By Tennison Dougherty, Senior Consultant
You’re looking for the best search platform for you.
Recently, one of our clients decided to move to Solr.
Prior to their decision, we helped this client evaluate options, particularly another alternative, and Solr came out on top as the best route to take.
Why did they choose Solr? Should you consider Solr? Let’s take a closer look.
What does Solr say about Solr?
An open-source enterprise search platform built on Apache Lucene, Solr is self-proclaimed to provide a highly reliable, scalable and fault tolerant solution through distributed indexing, replication and load-balanced querying within a centralized configuration.
Currently powering the search and navigation features of “many of the world’s largest internet sites,” Solr includes Zappos, Best Buy, StubHub, eHarmony, and AOL among its featured clients.
Solr is found in both small and large enterprises. To decide if it’s right for you, consider the pros and cons.
What are the pros of going with Solr?
Solr is built on top of the open-source information retrieval software, Apache Lucene, which was released in 1999.
Combining years of experience and development in search with current active development, Solr offers a strong foundation to give clients confidence in its search capabilities.
Open source = affordable
The open-source nature also means clients won’t have to spend hundreds of thousands of dollars on licensing fees to get a solution product-ready.
Because Solr is built on top of Lucene, most of the configurations and underlying implementations are extensions of original Lucene code.
Large community = active support
With Solr under active development, there is the need for strong tech support. Clients seeking customized Solr solutions will find two-fold support through developers with both Lucene- and Solr-specific knowledge.
This dual availability of support is especially beneficial for clients with complex business problems and who need more customization for out-of-the-box modules.
Scalability = flexibility and growth
One of the main benefits of Solr is its scalability.
Because Solr uses a REST interface for querying, the platform can live on a remote server and allow search capabilities to scale independently from web and database servers.
Solr’s multi-core facility allows clients to create an engine (or “core”) for different types of documents or records. As different types are added, scaling is as easy as adding a new core.
Solr’s faceting feature adds to the attractiveness of Solr as a solution to an e-commerce search implementation.
Data can be arranged into categories based on indexed terms that exist in the data. The results of a search include all facets that the results fall under, and how many matching records were found on each facet.
Faceting allows users to explore search results by honing in on exactly what they are looking for.
What are the cons of going with Solr?
With the ease of scaling and—consequently—the use of distributed servers, monitoring of Solr instances and cores becomes more important.
The need for external monitoring
Solr does not have any monitoring capabilities out-of-the-box, which means an external monitoring tool will need to be used.

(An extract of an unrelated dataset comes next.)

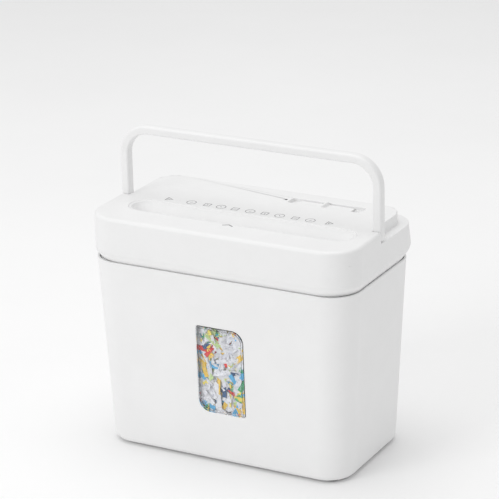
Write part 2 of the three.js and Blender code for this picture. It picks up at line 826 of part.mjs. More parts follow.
function gearPlate() {
  const shape = roundedShape(...gearPlateY, ...gearPlateZ, Array(4).fill(gearPlateCorner));
  for (const centre of [secondIdler, firstIdler]) {
    shape.holes.push(new THREE.Path().absarc(centre.x, centre.y, axleRadius + gap, 0, Math.PI * 2, true));
  }
  return plateAlongX(shape, ...gearPlateFaces);
}

// ---------------------------------------------------------------- electrical pieces

function switchKnob() {
  const [plate, ridge, stem] = [knobPlate, knobRidge, knobStem].map((one) => solid(switchBlock(one)));
  return geometryOf(plate.add(ridge).add(stem));
}

function statusLight() {
  return turnedAlongZ([[0, 40], [2.8, 40], [2.8, 45], [1.5, 45], [1.5, 47.6], [0, 48.1]], lightX, lightY);
}

function cordGland() {
  const profile = [[3.1, 78], [8, 78], [8, 81], [5.7, 81], [5.7, 88.5], [5, 90], [3.1, 90], [3.1, 78]];
  return turnedAlongZ(profile, glandX, -glandZ, 18).rotateX(-Math.PI / 2);
}

function sensorLever() {
  const [hubRadius, hubHalf] = sensorHub;
  const hub = solid(rodX(hubRadius, -hubHalf, hubHalf, sensorY, sensorZ));
  const finger = new THREE.Shape();
  finger.moveTo(sensorY + 1, sensorZ + 1);
  finger.lineTo(slotY - 1.5, sensorZ - 4);
  finger.lineTo(slotY - 1.5, sensorZ - 6);
  finger.lineTo(sensorY + 1, sensorZ - 1.4);
  const blade = solid(plateAlongX(finger, -fingerHalfWidth, fingerHalfWidth));
  const boreHalf = hubHalf + past;
  const bore = solid(rodX(sensorPinRadius + gap, -boreHalf, boreHalf, sensorY, sensorZ));
  return geometryOf(hub.add(blade).subtract(bore));
}

function interlockPlunger() {
  const profile = [[0, -49], [2, -49], [3, -48], [3, -40.1], [4.6, -40.1], [4.6, -38.6], [1.6, -38.6]];
  profile.push([1.6, -34.2], [0, -34.2]);
  return turnedAlongZ(profile, plungerX, plungerY, 14);
}

function plungerSpring() {
  const [radius, bottom, top, turns, steps, wireRadius] = [3.4, -37.9, -31.3, 3, 30, 0.35];
  const coil = new THREE.CatmullRomCurve3(
    Array.from({ length: steps + 1 }, (_, k) => {
      const angle = (k / steps) * turns * 2 * Math.PI;
      const z = bottom + ((top - bottom) * k) / steps;
      return new THREE.Vector3(
        plungerX + radius * Math.cos(angle),
        plungerY + radius * Math.sin(angle),
        z,
      );
    }),
  );
  const wire = new THREE.Shape().absarc(0, 0, wireRadius, 0, Math.PI * 2);
  return new THREE.ExtrudeGeometry(wire, { steps, extrudePath: coil, curveSegments: 3 });
}

// ---------------------------------------------------------------- assembly

const shredder = new THREE.Group();
const bin = new THREE.Group();
const head = new THREE.Group();
head.position.z = binHeight;
shredder.add(bin, head);
shredder.position.y = -rearFlare / 2; // keeps the origin midway between front and rear

function add(group, name, geometry, material) {
  const mesh = new THREE.Mesh(geometry, material());
  mesh.name = name;
  group.add(mesh);
}

add(bin, 'bin_shell', binShell(), whitePlastic);
add(bin, 'window_panel', windowPanel(), clearPlastic);
corners(footX, footY).forEach(([x, y], k) => add(bin, `foot_pad_${k + 1}`, foot(x, y), rubber));

add(head, 'top_cover', topCover(), whitePlastic);
add(head, 'lower_housing', lowerHousing(), whitePlastic);
corners(postX, postY).forEach(([x, y], k) => add(head, `case_screw_${k + 1}`, caseScrew(x, y), steel));
add(head, 'handle', handle(), whitePlastic);
add(head, 'handle_pin_left', handlePin(-1), steel);
add(head, 'handle_pin_right', handlePin(1), steel);

add(head, 'throat_guide', throatGuide(), darkPlastic);
add(head, 'side_plate_left', sidePlate(-1), steel);
add(head, 'side_plate_right', sidePlate(1), steel);
rodPlaces.forEach(([y, z], k) =>
  add(head, `tie_rod_${k + 1}`, rodX(tieRodRadius, ...tieRodEnds, y, z), steel),
);
add(head, 'front_cutter_roller', cutterRoller(frontRoller, frontDiscs, frontRollerEnd), hardSteel);
add(head, 'rear_cutter_roller', cutterRoller(rearRoller, rearDiscs, rearRollerEnd), hardSteel);
add(head, 'front_bush_left', bush(-1, frontRoller), nylon);
add(head, 'front_bush_right', bush(1, frontRoller), nylon);
add(head, 'rear_bush_left', bush(-1, rearRoller), nylon);
add(head, 'rear_bush_right', bush(1, rearRoller), nylon);
add(head, 'front_stripper_comb', stripperComb(frontRoller, -1, frontDiscs), darkPlastic);
add(head, 'rear_stripper_comb', stripperComb(rearRoller, 1, rearDiscs), darkPlastic);

function rollerGear(centre, teeth, phase, faces) {
  return gear(centre, teeth, coarseModule, phase, ...faces, journalRadius + gap);
}

add(head, 'front_sync_gear', rollerGear(frontRoller, syncTeeth, syncPhase, syncFaces), steel);
add(head, 'rear_sync_gear', rollerGear(rearRoller, syncTeeth, 0, syncFaces), steel);
add(head, 'drive_gear', rollerGear(rearRoller, driveTeeth, 0, driveFaces), nylon);
add(head, 'second_compound_gear', secondCompound(), nylon);
add(head, 'first_compound_gear', firstCompound(), nylon);
add(head, 'second_gear_axle', rodX(axleRadius, ...axleEnds, secondIdler.x, secondIdler.y), steel);
add(head, 'first_gear_axle', rodX(axleRadius, ...axleEnds, firstIdler.x, firstIdler.y), steel);
add(head, 'gear_plate', gearPlate(), steel);
add(head, 'motor_body', motorBody(), steel);
add(head, 'motor_pinion', motorPinion(), hardSteel);

add(head, 'control_board', block(-108, -24, 16, 66, -22, -20.4), boardGreen);
add(head, 'capacitor', rodZ(7, -20, -2, -92, 30, 16), darkPlastic);
add(head, 'relay', block(-76, -58, 24, 38, -20, -4), darkPlastic);
add(head, 'terminal_block', block(-50, -28, 52, 62, -20, -10), nylon);
add(head, 'thermal_cutout', block(50, 66, 22, 28.5, -8, 2), darkPlastic);
add(head, 'slide_switch', block(switchX - 24, switchX + 24, 42, 54, 22, 36.8), darkPlastic);
add(head, 'switch_knob', switchKnob(), whitePlastic);
add(head, 'status_light', statusLight(), darkPlastic);
add(head, 'cord_gland', cordGland(), rubber);
add(head, 'sensor_lever', sensorLever(), darkPlastic);
add(head, 'sensor_pin', rodX(sensorPinRadius, -sensorPinHalf, sensorPinHalf, sensorY, sensorZ), steel);
add(head, 'sensor_switch', block(-8, 8, -13, -6.5, 17, 27), darkPlastic);
add(head, 'interlock_plunger', interlockPlunger(), nylon);
add(head, 'plunger_spring', plungerSpring(), steel);
add(head, 'interlock_switch', block(plungerX - 6, plungerX + 6, 36, 52, -30.8, -21), darkPlastic);

export default shredder;
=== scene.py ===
# %% [markdown]
# # A paper shredder with a head that lifts off its bin
#
# The machine is a tapered bin with a clear window, and a cutting head that drops into the bin's rim and
# lifts off by a folding bail handle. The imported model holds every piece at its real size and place. Here the
# pieces that show are modelled again with fine edges, and every piece gets its finish.

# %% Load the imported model
import json
import math
import random

import bpy
from mathutils import Euler, Matrix, Vector


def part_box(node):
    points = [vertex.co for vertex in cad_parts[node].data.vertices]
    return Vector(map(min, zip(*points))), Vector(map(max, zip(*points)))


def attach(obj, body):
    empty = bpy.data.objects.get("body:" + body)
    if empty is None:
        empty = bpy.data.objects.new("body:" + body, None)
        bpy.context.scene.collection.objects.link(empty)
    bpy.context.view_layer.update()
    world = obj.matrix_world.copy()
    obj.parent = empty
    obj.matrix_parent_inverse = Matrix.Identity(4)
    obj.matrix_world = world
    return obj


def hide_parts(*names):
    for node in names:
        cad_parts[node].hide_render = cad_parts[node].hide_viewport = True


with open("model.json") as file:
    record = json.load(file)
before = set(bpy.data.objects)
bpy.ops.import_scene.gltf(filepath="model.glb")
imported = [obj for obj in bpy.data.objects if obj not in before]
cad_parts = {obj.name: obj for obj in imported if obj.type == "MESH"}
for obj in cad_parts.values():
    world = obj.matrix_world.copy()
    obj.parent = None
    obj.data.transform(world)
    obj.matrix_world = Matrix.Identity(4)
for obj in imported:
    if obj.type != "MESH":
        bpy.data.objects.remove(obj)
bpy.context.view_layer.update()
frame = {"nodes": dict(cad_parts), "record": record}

# %% [markdown]
# ## Places that everything else is worked out from
#
# The bin's box gives the rim and the floor, and the cover's box gives the head. The head's own zero height is
# the plane that meets the bin's rim when the head is seated, 48 mm below the cover's top.

# %% Named places, in metres
TINY = 1e-5
HEAD_ABOVE_RIM = 0.048
SLOT_FORWARD = 0.029
bin_low, bin_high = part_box("bin_shell")
cover_low, cover_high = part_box("top_cover")
housing_low, housing_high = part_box("lower_housing")
handle_low, handle_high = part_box("handle")
middle_y = (bin_low.y + bin_high.y) / 2
head_top = cover_high.z
head_zero = head_top - HEAD_ABOVE_RIM
slot_y = middle_y - SLOT_FORWARD
print("rim", round(bin_high.z, 4), "head zero", round(head_zero, 4), "middle y", round(middle_y, 4))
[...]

Though indexing is a key feature of Solr, the indexing process can take longer in the case of large collections of data with many fields that require indexing.
Open-source means no guarantees
While Solr is open-source—identified as a distinct pro—it can also be a con, especially for the legal aspects of busines.
With Solr, there are no formal support contracts, so although support is available, it’s not guaranteed.
There is also no assured availability of training to assist with building an application and no formalized release testing program.
Weighing the pros and cons
When weighed against each other, it’s evident the pros outweigh the cons. But cons are cons. How do you take care of the cons if you decide to go with Solr?
You’ll need to add monitoring tools
Though detailed monitoring isn’t provided out of the box, there are a number of tools and services that satisfy most monitoring requirements, such as SPM and AppDynamics. These tools are also built to seamlessly integrate with Solr.
You may need to address indexing
On the indexing side of things, it’s recommended that an adequate amount of RAM be added. Solr relies on fast bulk reads and writes, so its documentation suggests an ideal memory of 12GB.
Another recommendation is to separate the servers used for indexing and for searching. If both are carried out on the same server, there can be issues with the index and search process competing for CPU and memory and other resources.
Separation allows for more efficiency and provides the opportunity to more precisely configure searching and indexing servers to suit data requirements.
You need to be open to open-source
The last negative—Solr’s open-source nature—is not something you can avoid if it makes you uncomfortable. However, reaching out to experienced resources in the Solr network to aid with implementation—in design, development and deployment—can ensure a successful experience.
So what’s the bottom line?
Solr is used by many small to large enterprises to implement highly reliable and scalable search solutions.
Having been built on top of the tried-and-tested Lucene, it has undergone years of development and real-world experience.
Its faceting capability allows categorization of data and helps users find exactly what they’re looking for.
So should you consider Solr power? Absolutely. But in implementing your search solution with Solr, you’ll want to ensure you have:
- a fully capable development team
- adequate resources in terms of memory and hardware for the release systems
- the right documentation for both the business requirements and the solution itself.
If you decide to choose Solr for your search solution, doing the right things will ensure your future stays bright.